Sem deixar de reconhecer que “a América está crispada e dividida”, o orador convidado – que manteve a conferência num tom mais académico que político, como, aliás, têm sido as suas aparições públicas – salientou ontem que “ o politicamente correto não presta serviço nenhum ao apuramento de factos”.

E tudo o que tem sido tomado como paradigmático no que concerne à presidência de Donald Trump foi, lentamente, dissecado. Que Barack Obama foi o presidente “que deportou mais mexicanos” com 3 milhões de deportações. Que Bill Clinton foi o presidente americano que “construiu mais quilómetros de muro” entre os Estados Unidos e o México. E que Ronald Reagan, que, contrariamente aos antes visados, pertencia ao partido da direita norte-americana, foi inquilino da Casa Branca que naturalizou mais latinos.

Na audiência havia espanto, fracas tentativas de produção de indiferença e sorrisos cúmplices – é que finalmente alguém o dizia.

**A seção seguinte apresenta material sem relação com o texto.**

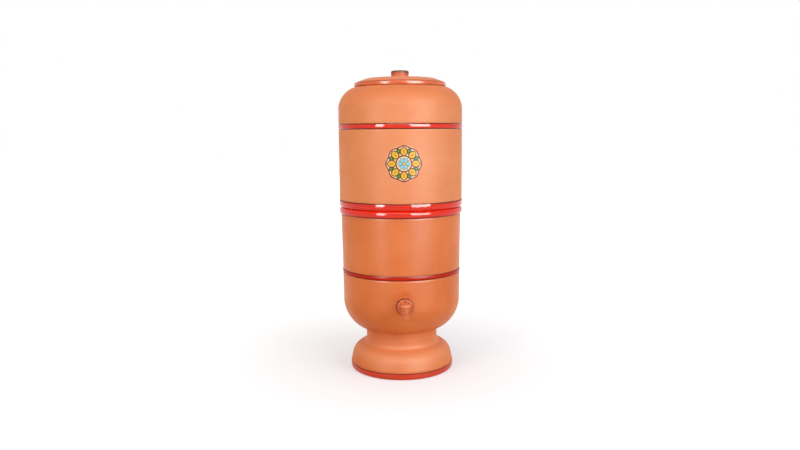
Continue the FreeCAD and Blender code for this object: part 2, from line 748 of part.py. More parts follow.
def tap_waterway():
    """What is hollow in the tap's body: the inlet, the plug's chamber and the spout."""
    chamber_radius = PLUG_RADIUS + PLUG_CLEARANCE
    chamber = rod(
        chamber_radius, Vector(0, 0, -TAP_CHAMBER_FLOOR), AXIS, TAP_CHAMBER_FLOOR + TAP_CHAMBER_TOP
    )
    spout = rod(SPOUT_BORE, Vector(0, 0, -SPOUT_DROP), AXIS, SPOUT_DROP)
    inlet = rod(TAP_BORE, Vector(0, 0, 0), Vector(0, 1, 0), TAP_REACH + TAP_STEM_LENGTH)
    return at_tap(chamber.multiFuse([spout, inlet]))


def tap_plug():
    """Turning plug: a side port that leads down its middle, grooves for two seals and a flatted neck."""
    bottom = -TAP_CHAMBER_FLOOR
    groove_floor = PLUG_RADIUS - 2 * ORING_SECTION
    neck_top = HANDLE_BOTTOM + HANDLE_GRIP
    grooves = []
    for z in (-ORING_SPACING / 2, ORING_SPACING / 2):
        grooves += [
            (PLUG_RADIUS, z - ORING_SECTION),
            (groove_floor, z - ORING_SECTION),
            (groove_floor, z + ORING_SECTION),
            (PLUG_RADIUS, z + ORING_SECTION),
        ]
    plug = turned(
        [
            (0, bottom),
            (PLUG_RADIUS, bottom),
            *grooves,
            (PLUG_RADIUS, plug_top()),
            (PLUG_NECK_RADIUS, plug_top()),
            (PLUG_NECK_RADIUS, neck_top),
            (0, neck_top),
        ]
    )
    outlet = rod(PLUG_PORT, Vector(0, 0, bottom), AXIS, -bottom)
    port = rod(PLUG_PORT, Vector(0, 0, 0), Vector(1, 0, 0), PLUG_RADIUS + CUT_PAST)
    pilot = rod(SCREW_RADIUS, Vector(0, 0, SCREW_SEAT - SCREW_LENGTH), AXIS, SCREW_LENGTH)
    return at_tap(plug.cut(outlet).cut(port).cut(pilot).cut(neck_flats(0)))


def neck_flats(clearance):
    """The two slabs cut off the plug's neck, so that the handle can't slip on it."""
    flat = PLUG_NECK_RADIUS - HANDLE_FLAT + clearance
    bottom = TAP_CHAMBER_TOP + CAP_LIP
    top = SCREW_SEAT
    reach = PLUG_NECK_RADIUS + CUT_PAST
    slabs = [
        box((-reach, low, bottom), (reach, high, top)) for low, high in ((-reach, -flat), (flat, reach))
    ]
    return Part.makeCompound(slabs)


def tap_plug_seals():
    """Two rubber rings in the plug's grooves, above and below its port."""
    middle = PLUG_RADIUS + PLUG_CLEARANCE - ORING_CLEARANCE - ORING_SECTION
    rings = [
        Part.makeTorus(middle, ORING_SECTION, Vector(0, 0, z), AXIS)
        for z in (-ORING_SPACING / 2, ORING_SPACING / 2)
    ]
    return at_tap(Part.makeCompound(rings))


def tap_cap_ring():
    """Ring screwed over the chamber's top, whose lip keeps the plug in."""
    outer = TAP_CHAMBER_RADIUS + CAP_WALL
    skirt_inner = TAP_CHAMBER_RADIUS + THREAD_CLEARANCE
    lip_inner = PLUG_NECK_RADIUS + 2 * PLUG_CLEARANCE
    top = TAP_CHAMBER_TOP + CAP_LIP
    return at_tap(
        turned(
            [
                (lip_inner, TAP_CHAMBER_TOP),
                (skirt_inner, TAP_CHAMBER_TOP),
                (skirt_inner, TAP_CHAMBER_TOP - CAP_SKIRT),
                (outer, TAP_CHAMBER_TOP - CAP_SKIRT, CAP_WALL / 2),
                (outer, top, MOULDED_FILLET),
                (lip_inner, top),
            ]
        )
    )


def tap_handle():
    """Butterfly handle: two wings on a hub, with a notch between them down to the screw's head."""
    top = HANDLE_BOTTOM + HANDLE_HEIGHT
    half_span = HANDLE_SPAN / 2
    half = HANDLE_THICKNESS / 2
    hub = tube(HANDLE_HUB_RADIUS, 0, HANDLE_BOTTOM, SCREW_SEAT, MOULDED_EDGE)
    wings = box((-half_span, -half, HANDLE_BOTTOM + MOULDED_EDGE), (half_span, half, top))
    wings = wings.makeFillet(HANDLE_END_ROUND, wings.Edges)
    notch = box((-HANDLE_NOTCH / 2, -half_span, SCREW_SEAT), (HANDLE_NOTCH / 2, half_span, top))
    neck_radius = PLUG_NECK_RADIUS + THREAD_CLEARANCE
    neck = rod(neck_radius, Vector(0, 0, HANDLE_BOTTOM), AXIS, HANDLE_GRIP + THREAD_CLEARANCE)
    keyed = neck.cut(neck_flats(THREAD_CLEARANCE))
    head = rod(SCREW_HEAD_RADIUS + SCREW_HEAD_CLEARANCE, Vector(0, 0, SCREW_SEAT), AXIS, HANDLE_HEIGHT)
    shank = rod(SCREW_RADIUS + SCREW_HEAD_CLEARANCE, Vector(0, 0, HANDLE_BOTTOM), AXIS, HANDLE_HEIGHT)
    return at_tap(hub.fuse(wings).removeSplitter().cut(notch.multiFuse([keyed, head, shank])))


def tap_handle_screw():
    """Slotted screw that holds the handle on the plug."""
    top = SCREW_SEAT + SCREW_HEAD_HEIGHT
    tip = SCREW_SEAT - SCREW_LENGTH + PILOT_DEPTH
    screw = turned(
        [
            (0, tip),
            (SCREW_RADIUS, tip, SCREW_EDGE),
            (SCREW_RADIUS, SCREW_SEAT),
            (SCREW_HEAD_RADIUS, SCREW_SEAT),
            (SCREW_HEAD_RADIUS, top, SCREW_EDGE),
            (0, top),
        ]
    )
    half = SCREW_SLOT / 2
    reach = SCREW_HEAD_RADIUS + CUT_PAST
    slot = box((-reach, -half, top - SCREW_SLOT), (reach, half, top + CUT_PAST))
    return at_tap(screw.cut(slot))


def tap_front_gasket():
    """Rubber washer between the flange and the flat outside the wall."""
    ring = tube(TAP_GASKET_RADIUS, TAP_STEM_RADIUS, tap_pad_outer(), tap_flange_face(), RUBBER_EDGE)
    ring = laid_forward(ring)
    ring.translate(Vector(0, 0, TAP_AXIS))
    return ring


def tap_back_gasket():
    """Rubber washer between the nut and the flat inside the wall."""
    inner = tap_pad_inner()
    front = inner - TAP_GASKET_THICKNESS
    ring = tube(TAP_NUT_COLLAR_RADIUS, TAP_STEM_RADIUS, front, inner, RUBBER_EDGE)
    ring = laid_forward(ring)
    ring.translate(Vector(0, 0, TAP_AXIS))
    return ring


def tap_back_nut():
    """Six-sided nut with a collar that pulls the tap against the wall from inside."""
    top = tap_pad_inner() - TAP_GASKET_THICKNESS
    bottom = top - TAP_NUT_THICKNESS
    corner_radius = TAP_NUT_ACROSS_FLATS / math.sqrt(3)
    corners = [
        Vector(corner_radius * math.cos(a), corner_radius * math.sin(a), bottom)
        for a in (math.radians(60 * k) for k in range(7))
    ]
    hexagon = Part.Face(Part.makePolygon(corners)).extrude(AXIS * TAP_NUT_THICKNESS)
    chamfered = turned(
        [
            (0, bottom),
            (TAP_NUT_ACROSS_FLATS / 2, bottom),
            (corner_radius, bottom + TAP_NUT_CHAMFER),
            (corner_radius, top),
            (0, top),
        ]
    )
    collar = rod(TAP_NUT_COLLAR_RADIUS, Vector(0, 0, top - TAP_NUT_COLLAR), AXIS, TAP_NUT_COLLAR)
    bore = rod(TAP_STEM_RADIUS + THREAD_CLEARANCE, Vector(0, 0, bottom), AXIS, TAP_NUT_THICKNESS)
    nut = hexagon.common(chamfered).fuse(collar).cut(bore).removeSplitter()
    nut = laid_forward(nut)
    nut.translate(Vector(0, 0, TAP_AXIS))
    return nut


# ---------------------------------------------------------------- output

PARTS = [
    pedestal_foot,
    lower_chamber,
    upper_chamber,
    lid,
    front_label,
    candle_base,
    candle_shell,
    candle_carbon,
    candle_gasket,
    candle_washer,
    candle_wing_nut,
    float_holder,
    float_pivot_pin,
    float_arm,
    float_body,
    float_pad,
    tap_body,
    tap_plug,
    tap_plug_seals,
    tap_cap_ring,
    tap_handle,
    tap_handle_screw,
    tap_front_gasket,
    tap_back_gasket,
    tap_back_nut,
]


def main():
    os.makedirs("parts", exist_ok=True)
    for make in PARTS:
        shape = make()
        shape.exportStep(f"parts/{make.__name__}.step")
        solids = len(shape.Solids)
        print(f"{make.__name__}: {solids} solid(s), {shape.Volume / 1000:.2f} cm3, valid {shape.isValid()}")


main()
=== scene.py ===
"""The looks of the two-chamber clay water filter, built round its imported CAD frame.

All lengths are in metres. +Z is up, the origin is the centre of the foot and the tap faces -Y.
"""

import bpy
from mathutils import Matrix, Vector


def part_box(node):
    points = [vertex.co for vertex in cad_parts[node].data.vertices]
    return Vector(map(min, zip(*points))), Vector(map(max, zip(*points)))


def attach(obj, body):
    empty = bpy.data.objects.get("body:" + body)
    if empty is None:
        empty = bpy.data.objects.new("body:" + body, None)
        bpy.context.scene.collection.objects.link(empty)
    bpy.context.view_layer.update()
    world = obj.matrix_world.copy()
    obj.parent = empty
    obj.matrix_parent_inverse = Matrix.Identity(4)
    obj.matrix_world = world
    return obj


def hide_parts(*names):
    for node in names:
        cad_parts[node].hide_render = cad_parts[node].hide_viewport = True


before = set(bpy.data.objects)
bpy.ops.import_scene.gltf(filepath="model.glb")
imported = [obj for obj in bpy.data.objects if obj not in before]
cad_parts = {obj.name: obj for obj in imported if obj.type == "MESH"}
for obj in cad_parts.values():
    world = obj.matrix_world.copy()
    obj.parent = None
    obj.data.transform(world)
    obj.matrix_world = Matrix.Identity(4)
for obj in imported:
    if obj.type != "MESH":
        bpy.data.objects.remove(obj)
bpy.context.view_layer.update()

import math
from collections import namedtuple

import bmesh
import bpy
from mathutils import Matrix, Vector, noise

MM = 0.001

# ------------------------ sizes

# Pedestal foot
FOOT_RADIUS = 91.5 * MM
FOOT_WALL = 10.0 * MM
FOOT_EDGE_ROUND = 5.0 * MM
FOOT_BAND_HEIGHT = 12.4 * MM
FOOT_BAND_STEP = 0.5 * MM
PEDESTAL_HEIGHT = 46.2 * MM
PEDESTAL_LEAN = 6.3 * MM
PEDESTAL_SHOULDER_ROUND = 22.3 * MM
PEDESTAL_SHOULDER_SLOPE = 5.4 * MM
WAIST_RADIUS = 63.3 * MM
WAIST_HEIGHT = 28.5 * MM
WAIST_FILLET = 8.0 * MM

# Lower chamber
WALL = 8.0 * MM
LOWER_RADIUS = 105.2 * MM
LOWER_TAPER = 2.6 * MM
BOWL_CURVE_HEIGHT = 51.0 * MM
BOWL_FULLNESS = 0.49
LOWER_FLOOR = 9.0 * MM
RIM_BEAD_HEIGHT = 12.0 * MM
RIM_BEAD_PROUD = 3.1 * MM
BEAD_ROUND = 5.0 * MM
LOWER_BAND_BELOW_RIM = 112.1 * MM
LOWER_BAND_HEIGHT = 8.0 * MM
LOWER_BAND_PROUD = 1.1 * MM

# Upper chamber
UPPER_RADIUS = 107.5 * MM
UPPER_FLOOR = 10.0 * MM
SPIGOT_CLEARANCE = 2.0 * MM
BASE_BEAD_HEIGHT = 12.4 * MM
BASE_BEAD_PROUD = 0.9 * MM
SHOULDER_HEIGHT = 35.2 * MM
SHOULDER_FULLNESS = 0.52
NECK_HEIGHT = 2.4 * MM
NECK_WALL = 8.5 * MM
NECK_EDGE = 0.8 * MM
MOUTH_RADIUS = 66.0 * MM
FLOOR_CURVE_WIDTH = 24.5 * MM
FLOOR_CURVE_HEIGHT = 25.0 * MM
FLOOR_FULLNESS = 0.35
CANDLE_HOLE_RADIUS = 6.5 * MM
UPPER_BAND_ABOVE_SEAT = 138.2 * MM
UPPER_BAND_HEIGHT = 9.6 * MM
UPPER_BAND_PROUD = 1.4 * MM

# Lid with its knob
LID_RADIUS = 79.6 * MM
LID_EDGE = 6.6 * MM
LID_EDGE_ROUND = 4.0 * MM
LID_LOWER_EDGE = 1.2 * MM
LID_SLOPE_WIDTH = 20.0 * MM
LID_SLOPE_HEIGHT = 7.3 * MM
LID_SLOPE_ROUND = 16.0 * MM
LID_DOME = 2.2 * MM
LID_WALL = 8.0 * MM
LID_RING_DEPTH = 8.0 * MM
LID_RING_WALL = 7.0 * MM
LID_RING_CLEARANCE = 1.5 * MM
KNOB_RADIUS = 16.0 * MM
KNOB_WAIST = 1.2 * MM
KNOB_ROUND = 3.2 * MM
KNOB_FILLET = 2.5 * MM

# Label and tap
LABEL_RADIUS = 30.0 * MM
LABEL_ABOVE_SEAT = 78.0 * MM
LABEL_THICKNESS = 0.25 * MM
LABEL_EDGE_THICKNESS = 0.10 * MM
LABEL_GLUE = 0.05 * MM
TAP_PAD_RADIUS = 17.0 * MM
PAD_FADE = 8.0 * MM
TAP_HOLE_RADIUS = 9.0 * MM

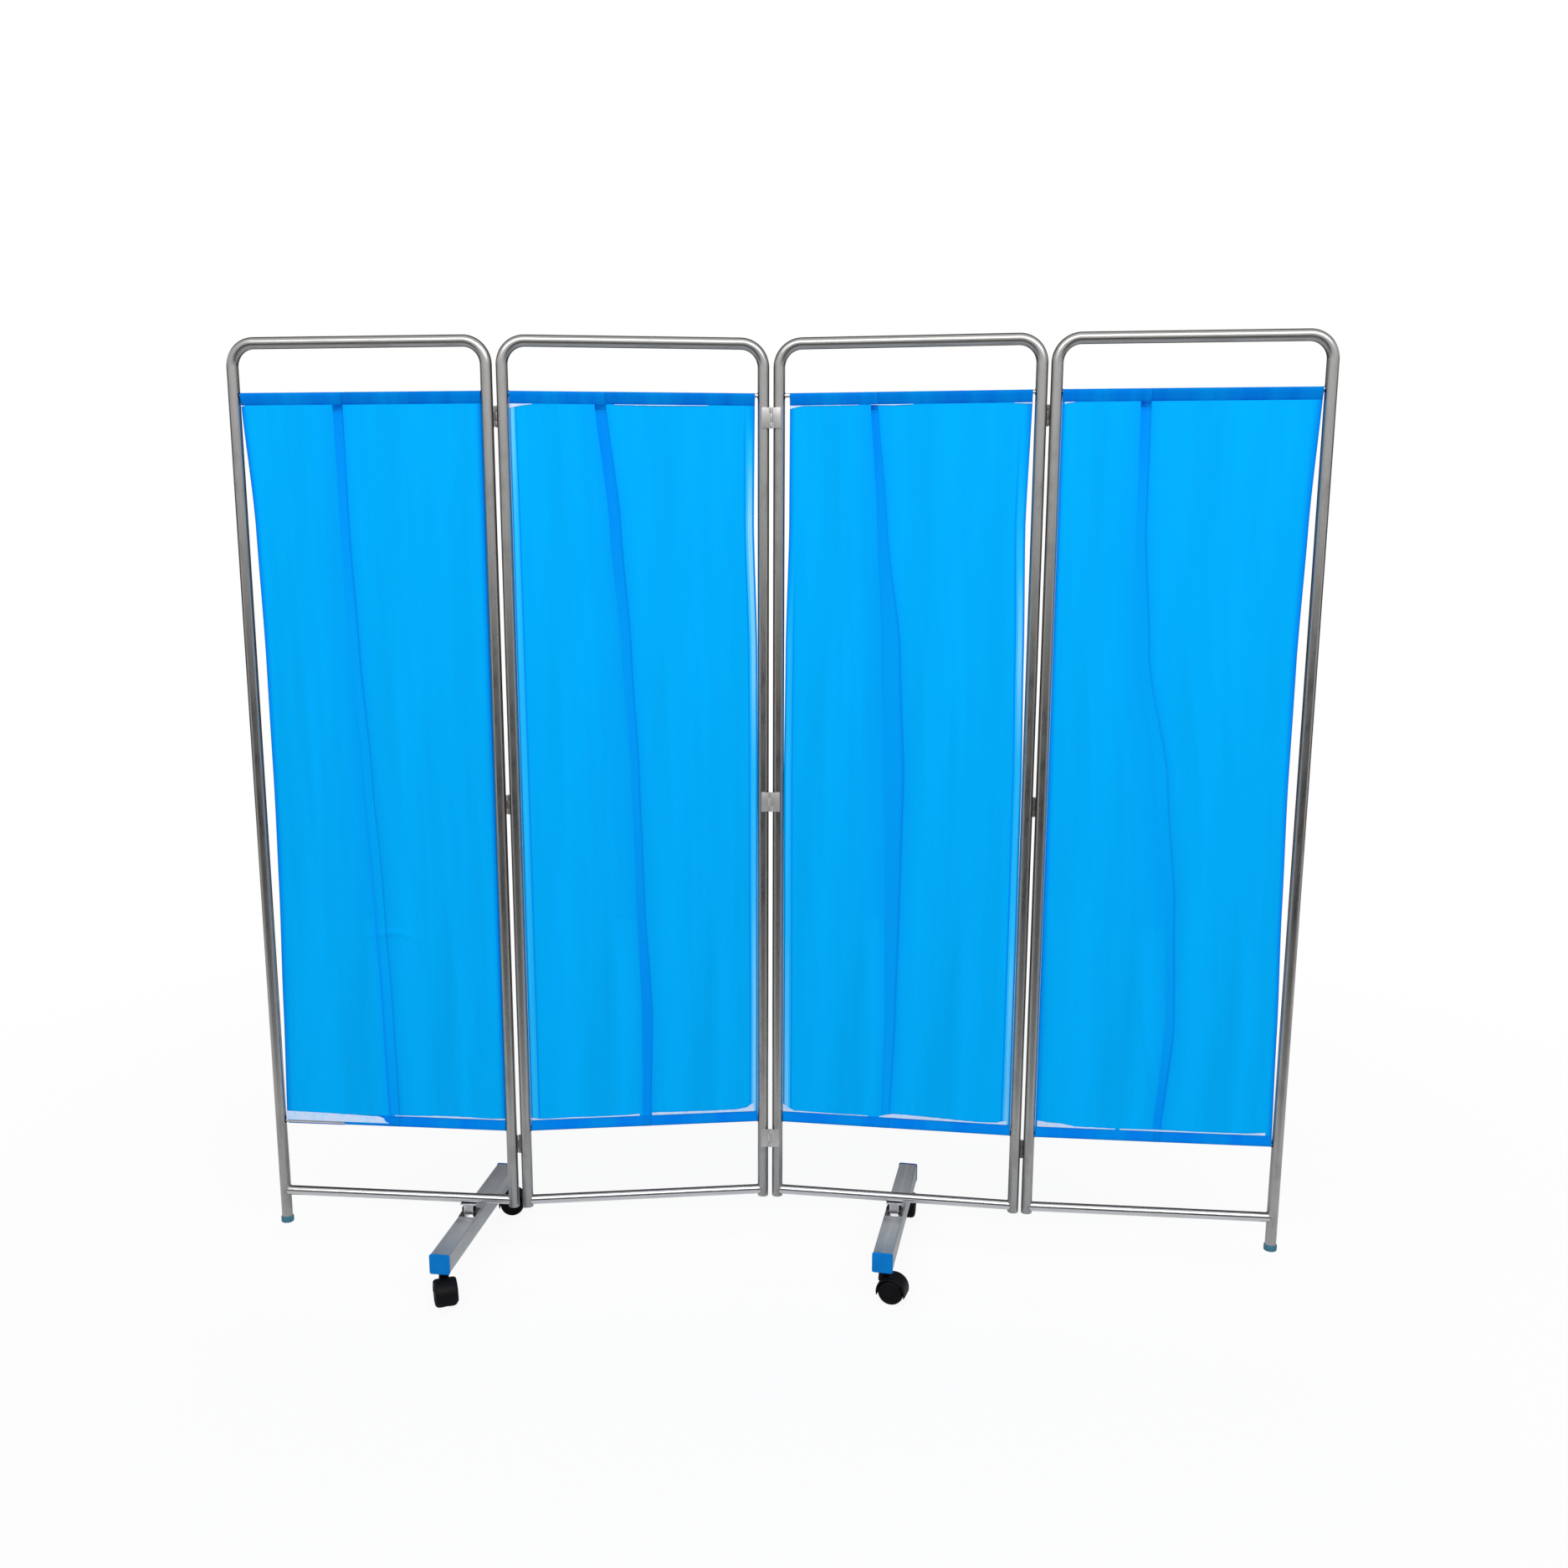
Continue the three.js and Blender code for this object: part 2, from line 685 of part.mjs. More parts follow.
// Twin-wheel castor housing: a hood over both wheels, the web between them that holds
// the axle, and the boss, collar and stem that carry the bar
function castorHousing() {
  const inner = wheel_radius + hood_gap;
  const outer = inner + hood_wall;
  const half_width = wheel_outer + hood_overhang;
  const hood = castorHood(outer, inner, half_width);
  const web_shape = new THREE.Shape();
  web_shape.absarc(0, 0, inner + hood_wall / 2, 0, Math.PI, false);
  web_shape.absarc(0, 0, web_reach, Math.PI, Math.PI * 2, false);
  web_shape.closePath();
  const web = prismAlongX(web_shape, -web_thickness / 2, web_thickness / 2, hood_side_count / 2);
  const bore_radius = axle_diameter / 2 + seat_gap;
  const axle_bore = crossBar(bore_radius, -web_thickness, web_thickness, barrel_side_count, 0, 0);
  const wheels_at = (geometry) => geometry.translate(0, -castor_trail, wheel_radius);
  const shell = hood.translate(0, -castor_trail, wheel_radius).add(solid(wheels_at(web)));
  const collar_top = castor_height - seat_gap;
  const boss_top = collar_top - collar_height;
  const boss = solid(uprightBar(boss_diameter / 2, wheel_radius, boss_top, barrel_side_count));
  const room_end = half_width + cut_overrun;
  const wheel_room = solid(wheels_at(crossBar(inner, -room_end, room_end, hood_side_count, 0, 0)));
  const boss_shell = boss.subtract(wheel_room);
  const collar = solid(uprightBar(collar_diameter / 2, boss_top, collar_top, barrel_side_count));
  const stem_top = castor_height + stem_rise;
  const stem = solid(uprightBar(stem_diameter / 2, boss_top, stem_top, barrel_side_count));
  const whole = shell.add(boss_shell).add(collar).add(stem);
  return geometryOf(whole.subtract(solid(wheels_at(axle_bore))));
}

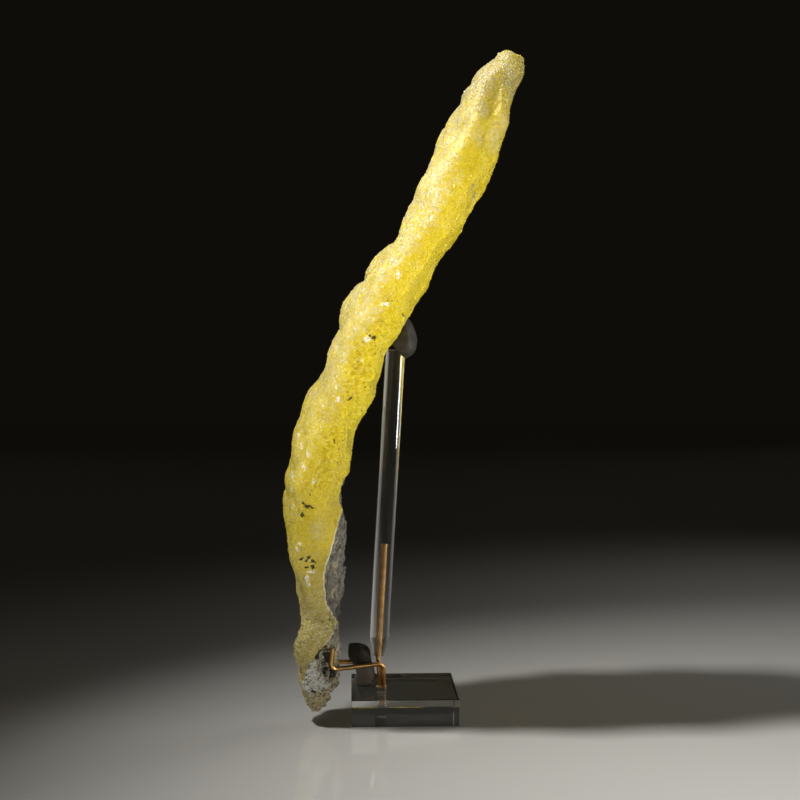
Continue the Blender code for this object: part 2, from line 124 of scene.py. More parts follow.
# How squarely a point has to face the plate's back to be matrix, and how far in from the plate's edges it has
# to lie, by height. After each, how soft and how wavy that limit is. Last, the rows in which edges are looked for.
MATRIX_FACING = 0.42
MATRIX_FACING_SOFTNESS = 0.1
MATRIX_FACING_WAVES = ((0.10, 6.0, 0.0),)
MATRIX_HEIGHTS = (46.0, 98.0, 108.0, 118.0, 126.0)
MATRIX_INSETS = (-3.0, -3.0, 6.0, 24.0, 90.0)
MATRIX_INSET_SOFTNESS = 1.5
MATRIX_INSET_WAVES = ((6.0, 11.0, 0.0), (1.5, 3.0, 0.0))
ROW_HEIGHT = 4.0

# The seam on the near edge, where the crust on the left ends and the bare matrix begins: x by height. Above the
# tip the crust ends in a pale, sharp lip, and the matrix lies lower.
SEAM_HEIGHTS = (8.0, 12.0, 18.0, 29.0, 34.0, 41.0, 48.0, 58.4, 68.9, 75.7, 90.0, 104.0, 108.0)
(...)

Portas desdramatizou Donald Trump através da História. “A América sempre foi mais liberal a vender e mais nacionalista a comprar”, citando de seguida as leis, prévias a Trump, que obrigam os mercados americanos a preferir o nacionalmente produzido.

Indo à política externa, Portas recordou a “retórica Obama” como “internacional, multilateral e internacionalista”. No entanto, “os factos mostram” que Barack Obama “retirou os Estados Unidos dos principais palcos operacionais”. Os exemplos foram vários, desde a Síria à Líbia, do Egipto ao Iraque. “Trump acrescenta um pendor de retirada já do anterior mandato”, defendeu Paulo Portas.

A novidade, então, não é “o nativismo, o protecismo ou o isolacionismo”, mas sim “tê-las como prioridades ao mesmo tempo e durante a globalização”.

Acerca de Trump, Portas aponta ao Partido Republicano. “O aparelho não mudou a natureza do candidato”, o que leva a crer que o presidente continuará como foi enquanto candidato. “Vai levar a tensão política até ao limite, sem passar esse limite”, o que será problemático para os diplomatas, cuja realidade Portas bem conhece, pois estes nasceram precisamente “para reduzir essas tensões”.

Trump, prosseguiu o antigo ministro, “mudará frequentemente de opinião”. O problema da rigidez da palavra será um problema dos políticos profissionais, não um problema dos empresários. Porquê? Porque dos empresários não se espera coerência, espera-se “eficácia”.

O aumento da competitividade económica dos EUA, associado a uma Grã-Bretanha pós-Brexit, poderá prejudicar a União Europeia, advertiu. “A Grã-Bretanha pode transformar-se numa “super-Irlanda”, devido à competitividade fiscal, convidativa ao investimento, e isso seria um “choque para a Europa continental”.

As políticas económicas de Trump, todavia, merecem cautela. Em globalização, “quem toma medidas protecionistas unilaterais”, conduz a retaliações que levam a uma “escalada”. Foi outro aviso, antes dos aplausos.